YOUR OBJECTIVE – Can you reproduce the data beneath, keeping every line exact?

GIVEN DATA –

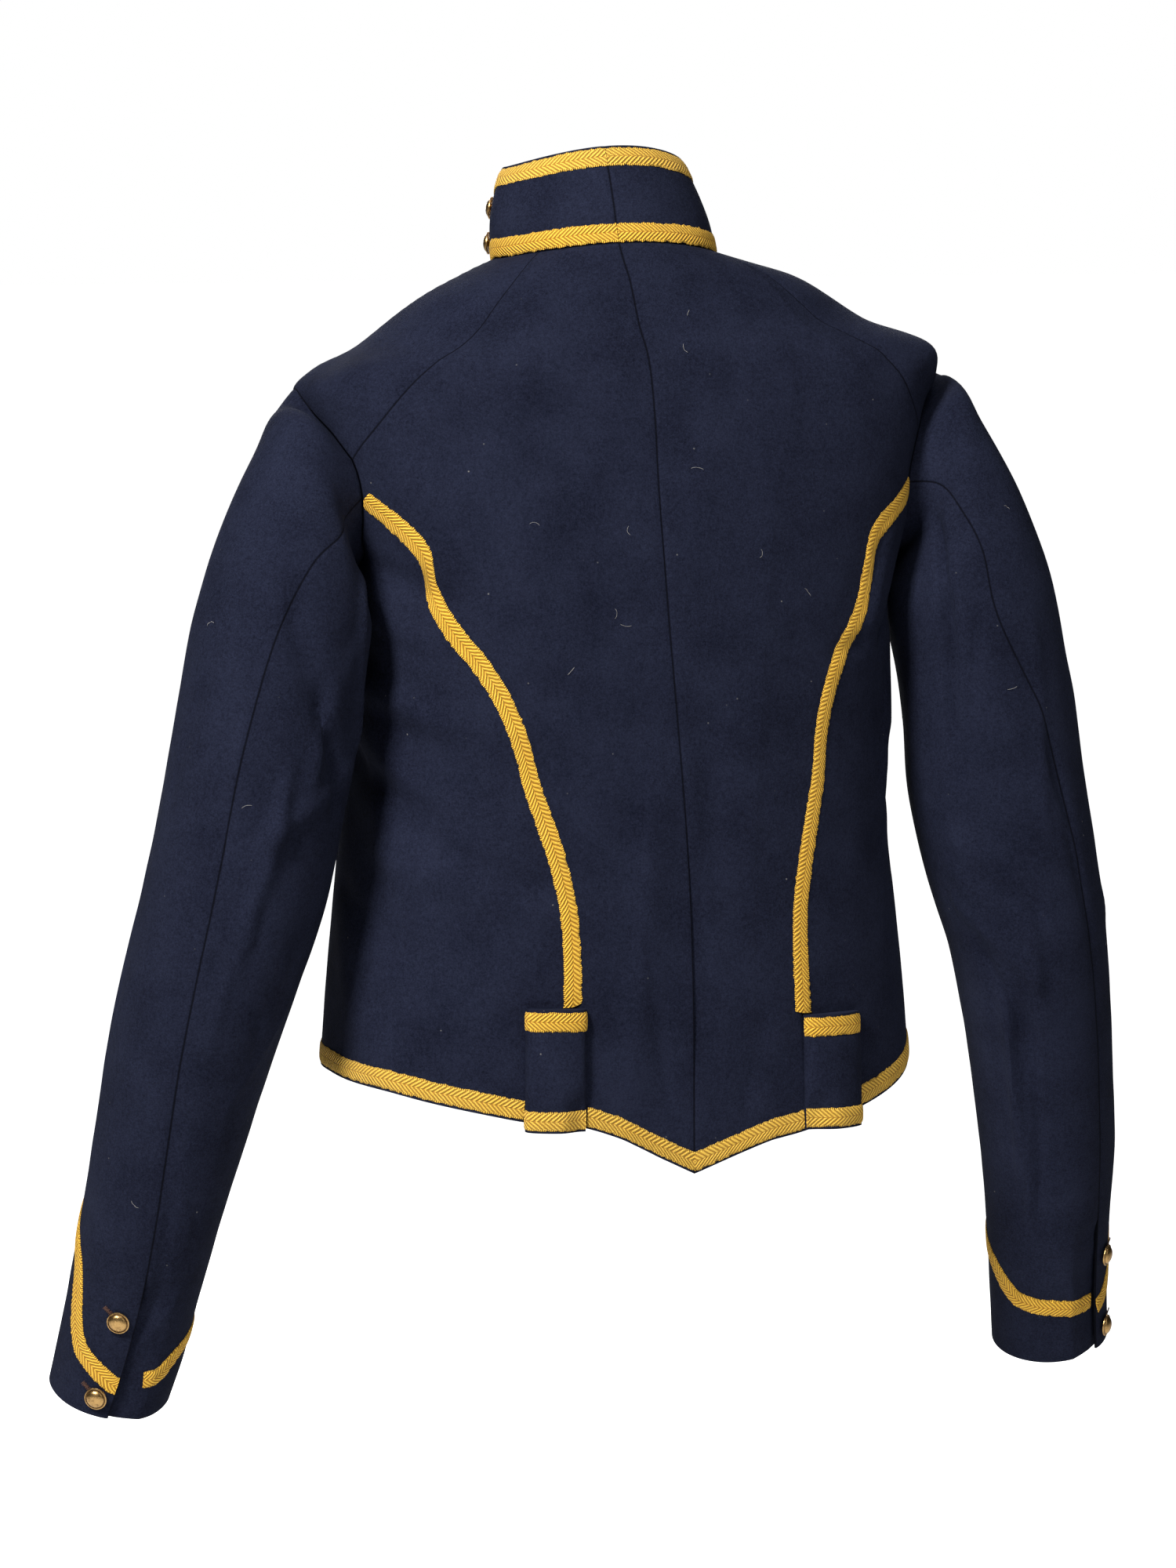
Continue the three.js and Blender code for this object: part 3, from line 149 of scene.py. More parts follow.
# Middle of the cuff's lace as angle, rise on the left, rise on the right
cuffLine = np.array([
    [0, 26, 30], [19, 24, 30], [42, 33, 36], [61, 41, 48], [72, 53, 58], [80, 76, 76], [87, 93, 92],
    [98, 103, 104], [130, 124, 124], [162, 140, 140], [180, 128, 128], [216, 88, 88], [250, 64, 78],
    [275, 57, 66], [303, 51, 48], [325, 43, 44], [339, 32, 43], [353, 28, 41], [372, 32, 38],
    [400, 34, 36],
])
# Large folds as side, angle0, z0, angle1, z1, wide, high: side is 1 left, -1 right, 0 both
bodyFolds = [
    [1, 76, -215, 46, -290, 13, 3.2], [1, 84, -235, 60, -345, 14, -3.0], [1, 80, -300, 48, -375, 13, 2.6],
    [1, 92, -330, 66, -430, 16, -2.6], [-1, 72, -170, 64, -235, 12, 4.5],
    [-1, 78, -250, 70, -350, 12, 3.4], [-1, 90, -270, 84, -380, 12, -2.6],
    [1, 8, -350, 14, -500, 15, 2.4], [-1, 12, -300, 6, -480, 16, -1.8],
    [0, 128, -215, 152, -270, 15, 2.6], [0, 118, -240, 128, -380, 16, -2.6],
    [0, 150, -330, 140, -450, 18, 2.2], [0, 70, -72, 84, -56, 9, 1.6],
]
sleeveFolds = [
    [1, -34, -262, -2, -345, 13, 3.6], [1, 0, -340, 8, -430, 13, 3.4], [1, -34, -385, 6, -372, 11, -3.0],
    [1, -40, -430, 4, -412, 10, 3.0], [1, 150, -400, 190, -430, 11, -3.4],
    [1, 120, -300, 110, -470, 18, 2.0], [1, 20, -520, 0, -640, 15, -1.8],
    [-1, -70, -385, -20, -450, 13, 3.8], [-1, -60, -440, -28, -520, 12, -3.4],
    [-1, -50, -470, -40, -610, 14, 2.6], [-1, 150, -400, 190, -430, 11, -3.4],
    [-1, 20, -330, 30, -430, 14, -2.0], [0, 170, -250, 200, -330, 16, 2.2],
    [0, 210, -360, 250, -385, 10, -2.8],
]
# Finer creases, only in the cloth that shows
bodyCreases = [
    [1, 82, -184, 60, -208, 9, -4.2], [1, 88, -262, 62, -286, 10, 5.4], [1, 92, -312, 66, -344, 12, -5.4],
    [1, 72, -350, 42, -388, 7, -2.4], [1, 74, -374, 42, -404, 9, 2.4], [1, 86, -430, 72, -505, 15, 2.6],
    [1, 80, -230, 64, -248, 6, -1.8], [1, 88, -400, 70, -425, 8, -2.0], [1, 62, -300, 44, -352, 7, -1.2],
    [1, 90, -280, 78, -345, 6, 1.2], [1, 70, -395, 58, -470, 9, 1.0], [-1, 78, -190, 70, -240, 7, -3.0],
    [-1, 66, -180, 62, -226, 6, 2.4], [-1, 84, -225, 76, -300, 6, 2.0], [-1, 72, -238, 52, -250, 6, -1.6],
    [-1, 84, -300, 66, -372, 8, -2.2], [-1, 74, -260, 68, -330, 6, -1.3],
    [-1, 86, -330, 80, -400, 7, 1.1], [1, 10, -430, 4, -520, 8, -1.1], [-1, 6, -330, 12, -430, 9, 1.0],
    [-1, 28, -480, 22, -530, 8, -0.9], [0, 62, -64, 74, -46, 4.5, 1.1], [0, 56, -44, 70, -34, 5, -0.9],
    [0, 78, -84, 92, -70, 5, 1.0], [0, 104, -190, 128, -226, 6, 1.5], [0, 100, -212, 122, -262, 6, -1.5],
    [1, 136, -300, 150, -360, 8, 1.2], [-1, 130, -320, 146, -400, 8, -1.2],
    [0, 160, -440, 150, -500, 9, 1.0], [1, 32, -120, 50, -150, 11, -0.8],
    [-1, 30, -130, 52, -170, 12, -0.8], [0, 20, -60, 8, -180, 16, 0.8],
]
sleeveCreases = [
    [1, 12, -220, -18, -275, 13, -4.8], [1, -18, -275, -44, -330, 11, -4.6],
    [1, -38, -205, -60, -290, 10, 3.2], [1, 6, -354, -54, -314, 8, 3.2],
    [1, 40, -300, 30, -360, 10, -1.6], [1, 12, -405, -30, -436, 7, 2.4],
    [1, 20, -432, -26, -470, 7, -2.2], [1, 24, -250, 34, -330, 9, 1.5], [1, -48, -468, -20, -520, 7, 1.2],
    [1, 60, -250, 80, -320, 10, -1.0], [1, 70, -430, 96, -470, 8, 1.1], [1, 12, -560, -12, -600, 6, 1.0],
    [-1, -30, -178, -46, -300, 10, -5.5], [-1, -60, -390, -10, -424, 6, -2.6],
    [-1, -66, -420, -20, -470, 6, 2.8], [-1, -58, -455, -28, -508, 7, -2.8],
    [-1, -44, -500, -48, -600, 9, 2.2], [-1, -30, -205, -60, -250, 7, 2.0],
    [-1, -26, -520, -30, -620, 9, -1.8], [-1, -20, -240, -44, -330, 10, -2.2],
    [-1, 20, -250, 8, -350, 12, 1.6], [-1, 12, -330, 30, -390, 8, 1.0], [-1, 60, -420, 92, -450, 8, 1.0],
    [0, 200, -250, 236, -300, 7, 1.4], [0, 186, -300, 230, -345, 7, -1.4],
    [0, 172, -390, 216, -402, 5, 1.6], [0, 180, -412, 226, -420, 5, -1.6],
    [0, 176, -436, 214, -452, 5, 1.3], [0, 196, -520, 176, -600, 8, 1.1],
    [0, 140, -560, 120, -650, 9, -1.0], [0, -20, -650, 4, -700, 7, 0.9],
]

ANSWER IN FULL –
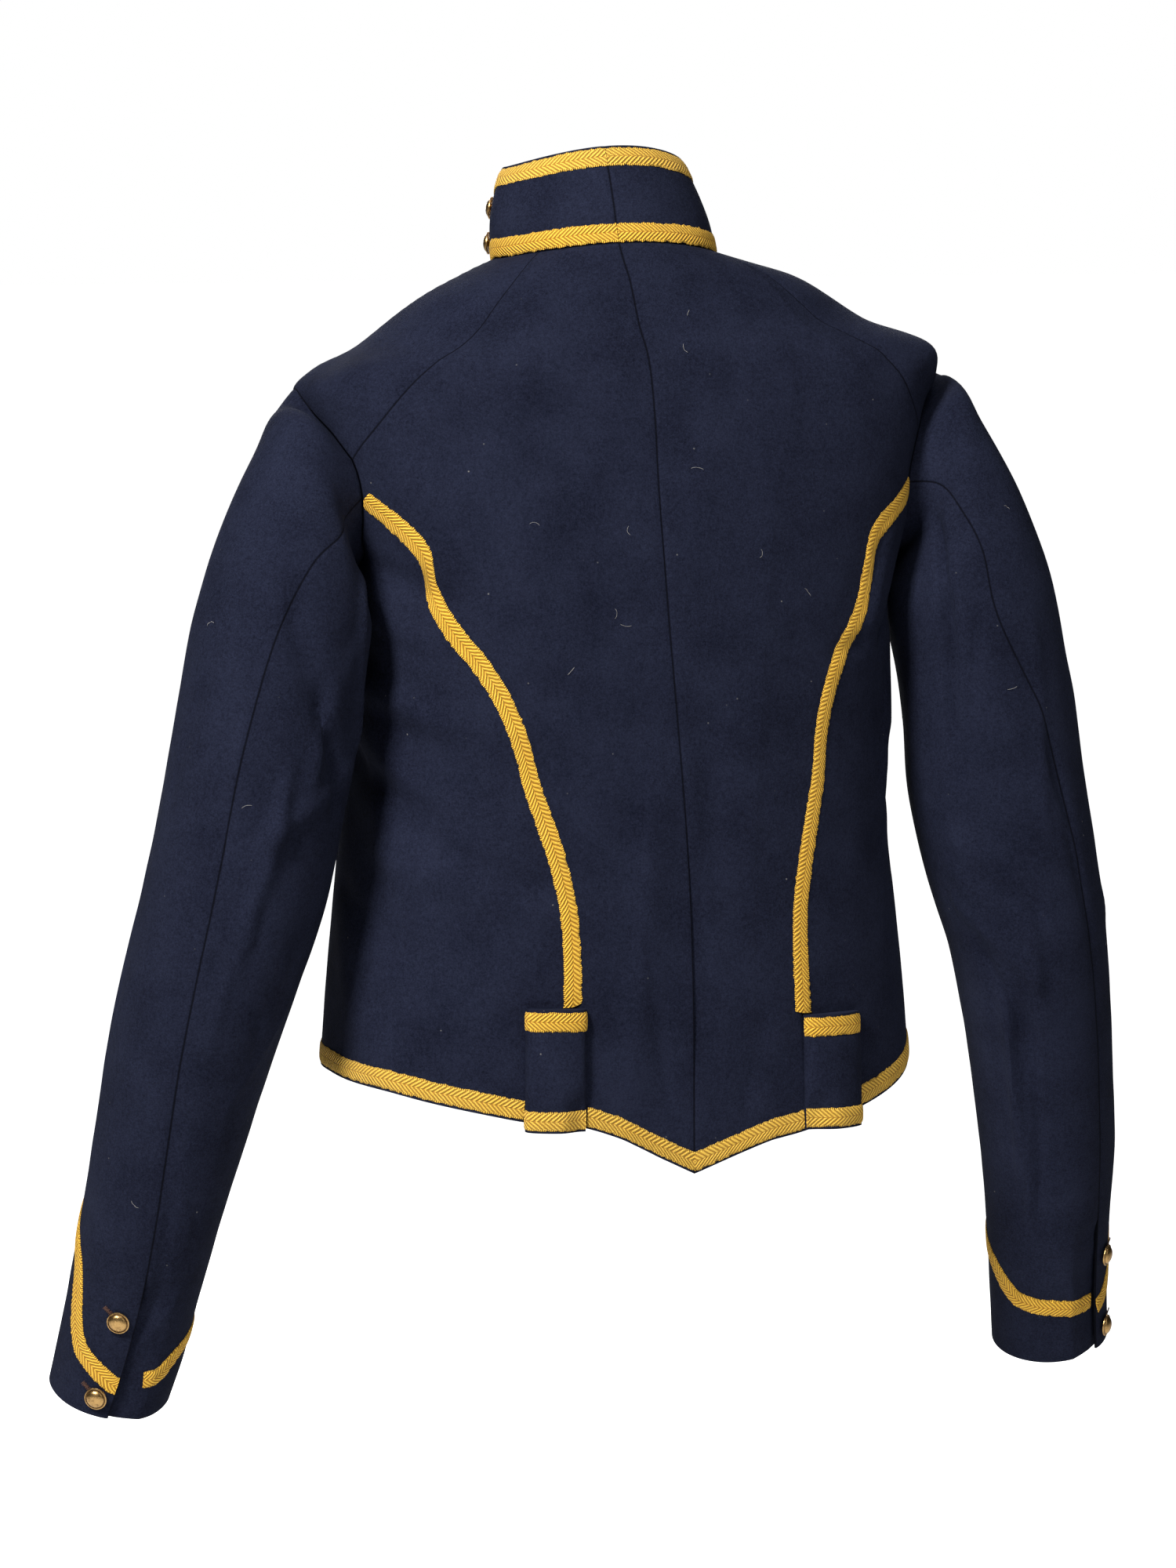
Continue the three.js and Blender code for this object: part 3, from line 149 of scene.py. More parts follow.
# Middle of the cuff's lace as angle, rise on the left, rise on the right
cuffLine = np.array([
    [0, 26, 30], [19, 24, 30], [42, 33, 36], [61, 41, 48], [72, 53, 58], [80, 76, 76], [87, 93, 92],
    [98, 103, 104], [130, 124, 124], [162, 140, 140], [180, 128, 128], [216, 88, 88], [250, 64, 78],
    [275, 57, 66], [303, 51, 48], [325, 43, 44], [339, 32, 43], [353, 28, 41], [372, 32, 38],
    [400, 34, 36],
])
# Large folds as side, angle0, z0, angle1, z1, wide, high: side is 1 left, -1 right, 0 both
bodyFolds = [
    [1, 76, -215, 46, -290, 13, 3.2], [1, 84, -235, 60, -345, 14, -3.0], [1, 80, -300, 48, -375, 13, 2.6],
    [1, 92, -330, 66, -430, 16, -2.6], [-1, 72, -170, 64, -235, 12, 4.5],
    [-1, 78, -250, 70, -350, 12, 3.4], [-1, 90, -270, 84, -380, 12, -2.6],
    [1, 8, -350, 14, -500, 15, 2.4], [-1, 12, -300, 6, -480, 16, -1.8],
    [0, 128, -215, 152, -270, 15, 2.6], [0, 118, -240, 128, -380, 16, -2.6],
    [0, 150, -330, 140, -450, 18, 2.2], [0, 70, -72, 84, -56, 9, 1.6],
]
sleeveFolds = [
    [1, -34, -262, -2, -345, 13, 3.6], [1, 0, -340, 8, -430, 13, 3.4], [1, -34, -385, 6, -372, 11, -3.0],
    [1, -40, -430, 4, -412, 10, 3.0], [1, 150, -400, 190, -430, 11, -3.4],
    [1, 120, -300, 110, -470, 18, 2.0], [1, 20, -520, 0, -640, 15, -1.8],
    [-1, -70, -385, -20, -450, 13, 3.8], [-1, -60, -440, -28, -520, 12, -3.4],
    [-1, -50, -470, -40, -610, 14, 2.6], [-1, 150, -400, 190, -430, 11, -3.4],
    [-1, 20, -330, 30, -430, 14, -2.0], [0, 170, -250, 200, -330, 16, 2.2],
    [0, 210, -360, 250, -385, 10, -2.8],
]
# Finer creases, only in the cloth that shows
bodyCreases = [
    [1, 82, -184, 60, -208, 9, -4.2], [1, 88, -262, 62, -286, 10, 5.4], [1, 92, -312, 66, -344, 12, -5.4],
    [1, 72, -350, 42, -388, 7, -2.4], [1, 74, -374, 42, -404, 9, 2.4], [1, 86, -430, 72, -505, 15, 2.6],
    [1, 80, -230, 64, -248, 6, -1.8], [1, 88, -400, 70, -425, 8, -2.0], [1, 62, -300, 44, -352, 7, -1.2],
    [1, 90, -280, 78, -345, 6, 1.2], [1, 70, -395, 58, -470, 9, 1.0], [-1, 78, -190, 70, -240, 7, -3.0],
    [-1, 66, -180, 62, -226, 6, 2.4], [-1, 84, -225, 76, -300, 6, 2.0], [-1, 72, -238, 52, -250, 6, -1.6],
    [-1, 84, -300, 66, -372, 8, -2.2], [-1, 74, -260, 68, -330, 6, -1.3],
    [-1, 86, -330, 80, -400, 7, 1.1], [1, 10, -430, 4, -520, 8, -1.1], [-1, 6, -330, 12, -430, 9, 1.0],
    [-1, 28, -480, 22, -530, 8, -0.9], [0, 62, -64, 74, -46, 4.5, 1.1], [0, 56, -44, 70, -34, 5, -0.9],
    [0, 78, -84, 92, -70, 5, 1.0], [0, 104, -190, 128, -226, 6, 1.5], [0, 100, -212, 122, -262, 6, -1.5],
    [1, 136, -300, 150, -360, 8, 1.2], [-1, 130, -320, 146, -400, 8, -1.2],
    [0, 160, -440, 150, -500, 9, 1.0], [1, 32, -120, 50, -150, 11, -0.8],
    [-1, 30, -130, 52, -170, 12, -0.8], [0, 20, -60, 8, -180, 16, 0.8],
]
sleeveCreases = [
    [1, 12, -220, -18, -275, 13, -4.8], [1, -18, -275, -44, -330, 11, -4.6],
    [1, -38, -205, -60, -290, 10, 3.2], [1, 6, -354, -54, -314, 8, 3.2],
    [1, 40, -300, 30, -360, 10, -1.6], [1, 12, -405, -30, -436, 7, 2.4],
    [1, 20, -432, -26, -470, 7, -2.2], [1, 24, -250, 34, -330, 9, 1.5], [1, -48, -468, -20, -520, 7, 1.2],
    [1, 60, -250, 80, -320, 10, -1.0], [1, 70, -430, 96, -470, 8, 1.1], [1, 12, -560, -12, -600, 6, 1.0],
    [-1, -30, -178, -46, -300, 10, -5.5], [-1, -60, -390, -10, -424, 6, -2.6],
    [-1, -66, -420, -20, -470, 6, 2.8], [-1, -58, -455, -28, -508, 7, -2.8],
    [-1, -44, -500, -48, -600, 9, 2.2], [-1, -30, -205, -60, -250, 7, 2.0],
    [-1, -26, -520, -30, -620, 9, -1.8], [-1, -20, -240, -44, -330, 10, -2.2],
    [-1, 20, -250, 8, -350, 12, 1.6], [-1, 12, -330, 30, -390, 8, 1.0], [-1, 60, -420, 92, -450, 8, 1.0],
    [0, 200, -250, 236, -300, 7, 1.4], [0, 186, -300, 230, -345, 7, -1.4],
    [0, 172, -390, 216, -402, 5, 1.6], [0, 180, -412, 226, -420, 5, -1.6],
    [0, 176, -436, 214, -452, 5, 1.3], [0, 196, -520, 176, -600, 8, 1.1],
    [0, 140, -560, 120, -650, 9, -1.0], [0, -20, -650, 4, -700, 7, 0.9],
]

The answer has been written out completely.